I found this cafe concept very interesting. With a large community of creative people in Brighton who make all sorts of things that they’d like to sell, but without the means to rent out a whole space for themselves, I wondered what someone would have to do to get their products on display.

They could make an enquiry and I’d keep the details. We’d put them on a waiting list. We have for the new year a couple of departures, so we already contacted new people to fill their spot. So in a way you can have new things, refresh the shelves, and the regular people that are used to coming here will see ahh! Something new!”

I wanted to get back to what Georges said about the community atmosphere in Cup of Joe as I felt that it was a large part of the cafe’s signature, (as Georges put it). It’s something that I noticed almost immediately the first time I visited the shop, and was something that kept me coming back whenever I was in the area. It seemed to me to be comparatively unique as a space, and as Georges has been living in Brighton for the last 18 years, I wondered whether he could shed some insight into the ways in which Brighton’s cafe culture has developed and changed over this period.

Yes it has [changed a lot], 18 years ago you could eat but in a restaurant only. You could go to the cafe for a muffin or cake but not like a healthy salad, or an open toastie. Nothing like that. Now you can eat as well as in a restaurant for cheaper, you know? Because I think that if it is healthy and the plate is not full. Sometimes you don’t want to have too big of a meal in the day, so maybe at lunchtime the culture in England is that they like to eat a nice English breakfast. When you have one of those I think it keeps you going until evening, but you need an afternoon tea you know?

“And that I think is a culture, having an afternoon in a cafe. You can’t have an afternoon tea in a restaurant. You can’t do that. It’s closed you know? So in this place you can do everything. You can eat, you can have afternoon tea, you can eat at any time from the menu, and the cakes again are from local companies based in England for generations, there are homemade cakes also, homemade brownies, flapjacks. That is what I want to do you know? I think it’s part of the afternoon tea, at 4 o’clock, when you want to have something after your lunch and before your dinner. If you have your dinner at 8 o’clock and you eat at 12, at 4 o’clock you want something to eat, like a scone. That’s classic English.”

Running my own cafe is a long standing daydream of mine, and I know for a fact that lots of other people share this cosy vision, but I wanted to see if Georges had any tips or warnings for anyone looking to take this daydream and put it into action.

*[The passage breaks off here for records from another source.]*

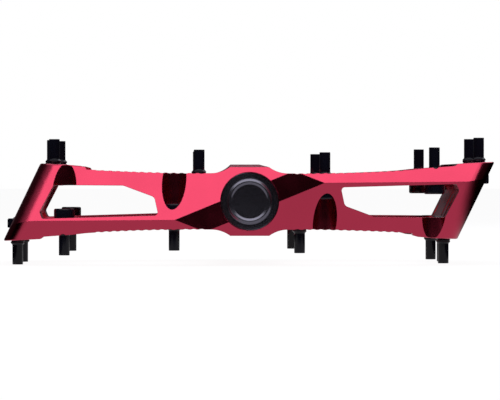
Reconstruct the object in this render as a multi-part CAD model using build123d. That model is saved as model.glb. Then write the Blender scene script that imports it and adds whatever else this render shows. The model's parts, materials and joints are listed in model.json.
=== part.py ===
from build123d import *

import math
import os

# Flat pedal. Lengths in mm. The spindle axis is Y and the origin is where the spindle collar seats
# on the crank arm: +Y runs out along the crank thread, -Y is the outboard end, +X is forward, +Z up.

# platform
WIDTH = 102.0  # along the spindle
INNER_Y = -7.0  # crank end of the platform
OUTER_Y = INNER_Y - WIDTH
MID_Y = (INNER_Y + OUTER_Y) / 2
END_X = 51.15  # front and rear ends at mid width, on the spindle's level
SLANT = 0.48  # ends lean forward this much per unit of height
END_BOW_R = 1325.0  # ends bow outwards on this radius
UPPER_CORNER_R = 6.0  # between the ends and the upper facets
LOWER_CORNER_R = 3.0  # between the ends and the lower facets
TIP_R = 0.25
BLUNT_R = 0.5
END_BAR = 4.5  # thickness of the front and rear bars

# swept end facets: two planes fall away from a narrow diagonal land on each side
FACET_FALL = 0.48
FACET_POINT = (-16.6, -4.09)
UPPER_FACET = (-0.379, 0.925)
LOWER_FACET = (-0.363, -0.932)

# deck heights, as (x, z), for the side facing up; the other side is the same turned half a turn
HUB_FLANK_X = 8.5
HUB_FLANK_R = 7.0
DECK_REAR = [(-8.5, 6.26), (-22.0, 6.50), (-36.2, 7.1)]
PAD_REAR = [(-36.5, 7.62), (-37.6, 7.92), (-41.0, 8.2), (-62.0, 9.2)]
DECK_FRONT = [(8.5, 6.2), (22.0, 6.38), (36.0, 7.02)]
PAD_FRONT = [(39.2, 7.38), (45.7, 7.85), (46.4, 8.38), (62.0, 9.2)]
HUB_TOP_OUTER = 7.6
HUB_TOP_INNER = 8.45
GROOVE_PITCH = 1.76
GROOVE_DEPTH = 0.13
GROOVE_R = 1.6
GROOVE_FIRST_X = 10.6
GROOVE_COUNT = 14

# windows open up and down, between hub and end bars
HUB_HALF = 10.0
RAIL_AT_HUB = 13.2  # distance of a rail's inner edge from the platform's end
RAIL_SWEEP = 0.126
HUB_CORNER_R = 5.0
BAR_CORNER_R = 9.0

# windows through the rails, in the plane of the end (rear one; the front one is turned half a turn)
WINDOW = [(-43.5, 3.6), (-28.0, 3.5), (-21.1, 0.95), (-20.2, -3.1), (-46.0, -3.85), (-46.6, -2.4)]
WINDOW_R = [0.5, 2.0, 1.2, 0.7, 0.5, 0.8]
INNER_WINDOW_GROWTH = 0.5

# hub bore
BUSH_R = 7.0
BUSH_LEN = 10.0
SEAL_LEN = 2.5
BORE_INNER_Y = -20.6
CORE_R = 6.1
BEARING_BORE_R = 6.5
HUB_BOSS_R = 8.3
HUB_BOSS_LEN = 12.0

# traction pins, identical; (name, x, distance from the platform's end, height of the tip)
PIN_TIP_R = 1.2
PIN_TIP_LEN = 4.45
PIN_CONE_LEN = 0.45
PIN_THREAD_R = 1.575
PIN_LEN = 8.3  # under the head
PIN_HEAD_R = 2.3
PIN_HEAD_LEN = 2.1
PIN_KEY = 2.0
PIN_KEY_DEPTH = 1.3
POCKET_R = 2.7
CORNER_PIN = ("corner", -43.5, 17.0, 13.9)
END_MID_PIN = ("end_mid", -44.7, 51.0, 13.9)
HUB_INNER_PIN = ("hub_inner", -11.15, 7.0, 11.5)
HUB_OUTER_PIN = ("hub_outer", 16.7, 3.8, 10.9)
RAIL_PIN = ("rail", 41.1, 7.3, 12.0)
END_PAIR_PIN = ("end_pair", 52.0, 28.5, 14.3)
PAIRED_PINS = [CORNER_PIN, HUB_INNER_PIN, HUB_OUTER_PIN, RAIL_PIN, END_PAIR_PIN]

# spindle, along Y
THREAD_R = 7.144  # 9/16 in
THREAD_END = 13.5
COLLAR_R = 8.2
COLLAR_LEN = 5.6
JOURNAL_R = 6.0
JOURNAL_END = -24.0
RUNNING_GAP = 0.03
TAPER_R = 4.2
SEAT_R = 3.0
SEAT_START = -84.0
SPINDLE_END = -104.4
SPINDLE_KEY = 8.0

# cartridge bearings, 6 x 13 x 5, counted from the inboard one
BEARING_WIDTH = 5.0
BEARING_STARTS = {"bearing_1": -84.0, "bearing_2": -93.5}
SPACER_LEN = 4.5
BALL_R = 0.992
BALL_PITCH_R = 4.75
BALL_COUNT = 9
INNER_RACE_R = 3.95
OUTER_RACE_R = 5.55
RACE_GAP = 0.025
SHIELD_T = 0.25

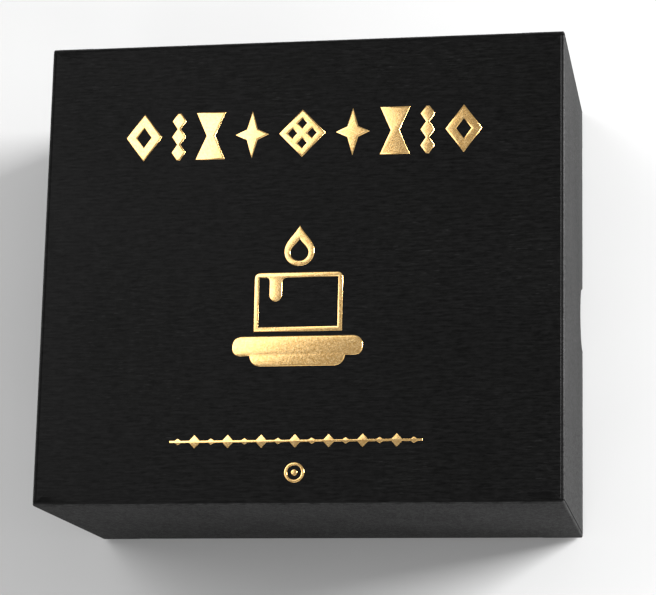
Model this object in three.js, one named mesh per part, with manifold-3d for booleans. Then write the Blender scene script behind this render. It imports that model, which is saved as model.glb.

“I think thats the advantage to opening a cafe, well what I will say to people who want to open a coffee shop is that they have to choose a nice coffee. That’s so important. And I think now the coffee culture has developed in England and become a part of the national taste. It used to be mostly tea but coffee is taking a big place in the national imagination. People will remember a good coffee. If it’s disgusting or bitter you know they will remember, they will talk.”

“You have to have a nice coffee. Then the cakes must be good, the place must be clean and tidy, and I think the welcome needs to be warm. You need to greet people. It’s a whole experience. I think you have to like people to get into this business, because I think in coffee shops you get a lot of regular people. If it’s the right space they can come back because they have some time, or they want to work a little bit. If they come once alone, then they might come back with family.”

“My cafe is an arts coffee place. You can come and everything is for sale. You have exhibitions, pictures, you have also got homemade cakes and home cooked food. You’ll feel very welcome. I try to make it relaxing. The music is important, it’s based on your brain. Sometimes in a shopping centre you have to have loud music, it makes you spend more money. Here, sometimes, with the jazz I put on, you order a coffee and you just relax, so that two hours later you’ve been here and you say ‘oh my god’. I always keep it relaxed.”

But Georges came to this cafe venture with bundles of experience. He ran his own French restaurant in Clapham before relocating to Brighton and found the two experiences to be wildly different. I asked him what the over-riding difference was in running a restaurant vs running a cafe.

“It was more difficult. Running a restaurant is much more difficult than a cafe. In terms of the storage of food, all the produce and products you need to buy, the wine you need to have. It costs much more money to run and it’s a lot more stressful.

“A cafe is much simpler. If you look at my menu here, you’ve got to provide healthy food, very simple but very tasty. If food that’s not going to stop you having dinner later on in the evening, but it depends on your appetite. If you’re a big eater then you eat. But there are some that don’t eat that much, so we offer a nice balance.

“A restaurant is very hard and I don’t get the same customers. It’s a less friendly atmosphere. Everything costs so much more so that if something goes wrong its a big drama. Whereas with the coffee here, maybe if we’ve made a mistake we can change it and move on and forget about. In Coffee shops, if something goes wrong you can just change it.”

It is very hard not to like Georges, and he puts so much of himself into his cafe which makes it equally hard not to like Cup of Joe in Kemptown. His warmth and charisma bleed out into the cafe, making a strong signature brew centred around a community atmosphere and community produce.

“All I want to do it make people feel comfy. To make them feel at home, you’re welcome here. And I want to treat everybody the same. I want to keep the same high standard of food and consistency. Keep it cool and relaxed, that is what I do, that’s all.”